San Francisco voters will decide in November whether to boost The City's minimum wage to $15, but they won't have the chance to decide whether at least 30 percent of all new development should offer below-market-rate housing.
Two ongoing debates taking aim at San Francisco's affordability came to a head Tuesday, with an effort focused on wages winning support from city leaders and another addressing housing balance falling short.
In a move to boost take-home pay for low-wage earners, the Board of Supervisors, with the backing of Mayor Ed Lee, unanimously voted to place on the November ballot a measure that would raise the minimum wage gradually to $15 by July 1, 2018. Wages would be adjusted by the consumer price index in subsequent years. Under existing law, The City's minimum wage would be about $11 on Jan. 1.
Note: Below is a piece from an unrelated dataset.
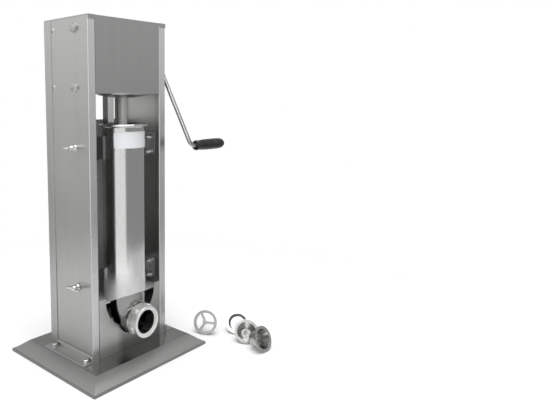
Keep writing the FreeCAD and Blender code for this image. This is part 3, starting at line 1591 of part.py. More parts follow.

"San Francisco is an expensive place for working families, and we know a few more dollars an hour can make a big difference in the pockets of our lowest paid workers," the mayor said in a statement. "That is why I believe the time has come to bring an increase in the minimum wage to voters this November."
But board members were not as convinced when the debate centered on the housing issue. The Housing Balance measure that Supervisor Jane Kim had initially proposed for the November ballot would have mandated special approval for developments if construction of units dipped below a 30 percent below-market-rate unit threshold. Critics, including Lee, warned it could slow development and impact a flow of revenue that could help The City's efforts to rehabilitate and fund below-market-rate projects.
Kim dropped the proposal in what she called a compromise with the mayor, but while that decision was met with some criticism from her more progressive colleagues, they ultimately supported it. Lee and Kim instead agreed to put a housing-policy statement on the ballot, which lays out some core principles for below-market-rate housing. They include a goal of providing 33 percent below-market-rate units in certain areas and annually reporting on the cumulative ratio between below-market-rate housing and market-rate housing.
Supervisor David Campos was critical of the change, saying that Kim's initial proposal had "one of the most effective tools that we could have had to address this crisis."
"I don't know that this does anything other than to make a statement," he said. "We need to do more than make statements when faced with this affordability crisis."
However, Board of Supervisors President David Chiu had nothing but praise for the policy-statement measure, saying that it avoids a "very expensive, divisive and I believe ultimately unproductive fight" at the ballot.
In a statement, the mayor reiterated his stated goal of building 30,000 housing units by 2020 and noted that the agreed-upon policy measure "will help ensure nothing slows our progress toward meeting or exceeding our goals."